Precious

I was talking movies with some colleagues.  Inevitably, race comes up in the conversation.  It happens.  You can’t talk critically about film without addressing race.  I’m aware of this.  I’m OK with this–well, I’m ok with race coming up.  I’m not ok as to why it has to come up.  But more on that later.

Some how, the movie Precious came up.

I remember the say I saw it.  It was a part of the AMC Best Picture show–the first year the Oscars had 10 nominees for best picture.  The day was actually kind of weird.  I don’t remember the exact order of the day, but two depressing things happened: the earthquake in Haiti happened, and I saw Precious.  I saw the movie with my friend.  He hadn’t ever been exposed to anything other than the lower middle class white experience (though, at the time, he was living below the poverty line).  You see, there are big differences with being poor in a suburb and being white and being poor in the inner city and being black.

It’s easy to say poor is poor, but it simply isn’t.  My friend was technically poor.  Life was tough.  He didn’t have access to health or dental insurance, and he had trouble making rent on a regular basis.  He couldn’t afford healthy foods, though, at the time, he really didn’t know much about healthy eating.  He had his high school diploma, and he had no means to further education.  However, his state was temporary.  Most of his friends did not live under the poverty line, though they were close at times.  He had community.  He worked hard to rise above.  The system worked for him.

It’s easy to think his ability to improve his socioeconomic status was solely based on his hard work.  Don’t get me wrong–he did work very hard, working multiple jobs to make ends meet, networking to get better jobs, doing all the things he needed to do to make his life better.  However, would he have been able to do all these things if he hadn’t been white?  Maybe, maybe not.

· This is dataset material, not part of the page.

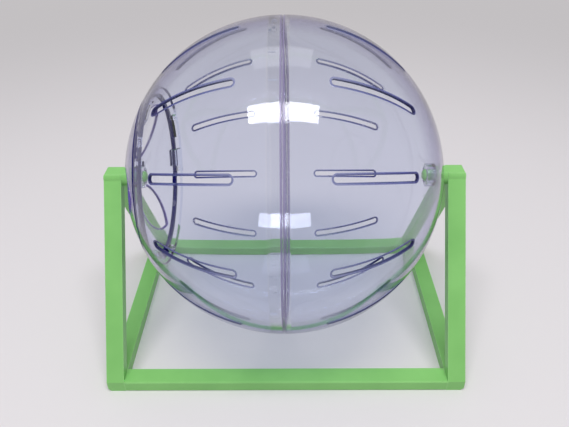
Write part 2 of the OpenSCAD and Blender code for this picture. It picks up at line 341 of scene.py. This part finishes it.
def pale_floor(name):
    """A matt pale floor that passes into the backdrop far from the object."""
    material, tree = new_material(name)
    body = add(tree, "BsdfPrincipled", Base_Color=(*FLOOR_COLOUR, 1), Roughness=0.6)
    far = add(tree, "Emission", Color=(*BACKDROP_COLOUR, 1), Strength=BACKDROP_STRENGTH)
    place = add(tree, "TexCoord")
    distance = add(tree, "VectorMath")
    distance.operation = "LENGTH"
    join(tree, place, "Object", distance, 0)
    fade = ranged(tree, distance, "Value", 0.0, 1.0, FADE_FROM, FADE_TO)
    fade.interpolation_type = "SMOOTHSTEP"
    faded = add(tree, "MixShader")
    join(tree, fade, "Result", faded, 0)
    join(tree, body, "BSDF", faded, 1)
    join(tree, far, "Emission", faded, 2)
    out = add(tree, "OutputMaterial")
    join(tree, for_seeing_rays(tree, body, faded), "Shader", out, "Surface")
    return material


def mesh_from(bm, name):
    """The mesh of a finished shape, without the stale normals that its source carried."""
    mesh = bpy.data.meshes.new(name)
    bm.to_mesh(mesh)
    bm.free()
    for layer in [a.name for a in mesh.attributes if "normal" in a.name]:
        mesh.attributes.remove(mesh.attributes[layer])
    return mesh


def add_object(name, mesh, *materials):
    thing = bpy.data.objects.new(name, mesh)
    bpy.context.scene.collection.objects.link(thing)
    for material in materials:
        mesh.materials.append(material)
    return thing


def rounded_copy(node_name, name, body, material):
    """A copy of a solid whose sharp edges are rounded."""
    def meets_frame(e):
        return "crossbar" in node_name and all(
            abs(abs(v.co.x) - FRAME_INNER) < AT_FRAME for v in e.verts
        )
    bm = bmesh.new()
    bm.from_mesh(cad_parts[node_name].data)
    bmesh.ops.remove_doubles(bm, verts=bm.verts, dist=WELD)
    bmesh.ops.dissolve_limit(bm, angle_limit=FLAT_ANGLE, verts=bm.verts, edges=bm.edges)
    sharp = [
        e for e in bm.edges
        if len(e.link_faces) == 2 and e.calc_face_angle() > SHARP_ANGLE and not meets_frame(e)
    ]
    bmesh.ops.bevel(
        bm, geom=sharp, offset=EDGE_RADIUS, segments=EDGE_STEPS, profile=0.5, affect="EDGES",
        clamp_overlap=True,
    )
    bmesh.ops.recalc_face_normals(bm, faces=bm.faces)
    for face in bm.faces:
        face.smooth = True
    mesh = mesh_from(bm, name)
    mesh.set_sharp_from_angle(angle=SMOOTH_ANGLE)
    piece = add_object(name, mesh, material)
    even = piece.modifiers.new("even_normals", "WEIGHTED_NORMAL")
    even.keep_sharp = True
    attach(piece, body)
    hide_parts(node_name)


def ordered_loops(pairs):
    """Closed loops of vertices, from the edges that make them up."""
    following = {}
    for a, b in pairs:
        following.setdefault(a, []).append(b)
        following.setdefault(b, []).append(a)
    loops, used = [], set()
    for first in following:
        if first in used:
            continue
        loop, here = [first], first
        used.add(first)
        while True:
            ahead = [v for v in following[here] if v not in used]
            if not ahead:
                break
            here = ahead[0]
            used.add(here)
            loop.append(here)
        loops.append(loop)
    return loops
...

This is where Precious comes in.  My friend’s life was tough.  Then, he saw Precious, and he realized there were people in our own country who had it much worse than he did, and race plays some sort of role in this whole thing.  He didn’t know how or why, but, for the first time, he knew something was different.  I felt honored to witness this moment of enlightenment, this turning point in understanding the realities of the links between race and poverty.  Because of this moment, I always had very fond memories of Precious, even though I haven’t rewatched it.

Fast forward six and a half years.  I’m on a business trip talking to colleagues about movies.  Precious and race come up.  One of my coworkers starts talking about why he hates movies like Precious, 12 Years a Slave, Roots, etc.  Suddenly, I find myself upset.  How could he be so wrong?  How could he not understand how powerful these movies are?  It was in that moment that it happened.  I became an accidental racist.  You see, my coworker is black.  He hates these movies for a very specific reason–movies which do well (in terms of awards) which have black characters are nearly always movies about slavery, or, in the case of Precious, black people being poor.  They are for entertainment, true, but the writers/directors/etc take it to the extreme and rarely show black people as successful.  They depict stereotypes and caricatures.  Why do movies like Fruitvale Station get passed over for awards?  Why do movies about the Haitian slave revolt nearly get buried? Why aren’t there successful black people on screen?  These questions are all valid.

If you are having one of those “Now wait a minute” moments and thinking he is taking this way too seriously, stop for a moment and think.  What if every white character in a movie was a hillbilly?  You’d be pretty upset, right? (He did ask this of an acquaintance to help them understand his feelings)

Back to dinner and…me.  Is it inherently racist of me to like Precious?  No, I don’t think so.  However, I had failed to recognize how Precious could/would/should be perceived by nonwhite viewers.  I assumed my reaction was the only reaction, the right reaction.  I hadn’t considered how Precious might support and further ingrain hurtful stereotypes.  Lacking this level criticism is, well, critical.  It’s easy to think I’m over reacting about feeling guilty.  It’s true that this one moment isn’t the end of the world.  It doesn’t make me a bad person.  However, when the collective white majority lacks the ability to think critically about what we create, buy, and sell, we do a disservice to our nonwhite peers and loved ones.  How?  We become silent supports of very real racism.  When we fail to realize characters like Precious are more like a freak show than anything else, we allow others to believe she is real.  We allow others to laugh at her.  We allow others to laugh at our friends, who this freak show represents.

Most white people are not intentional racists.  They are like me.  They/we are accidental racists.  It’s both OK and not OK.  It’s OK in the sense that being an accidental racist does not make you a bad person.  We an learn and recover and apologize because our intentions are good.  However, it’s not OK because it’s still racists.  It’s still hurtful to others, to our/my loved ones.  I don’t like hurting my loved ones, which is why I write about this moment.  My one small moment may seem insignificant, but adding up all of our small moments creates something big, ugly, and necessary to address.  I’m a part of this as much as anyone else.  The first step to recovery, to rebuilding, to healing is acknowledging the problem within myself.  So, here it is.  I am an accidental racist.  I don’t like it, but I must see it for what it is so I can first change myself and then change my community.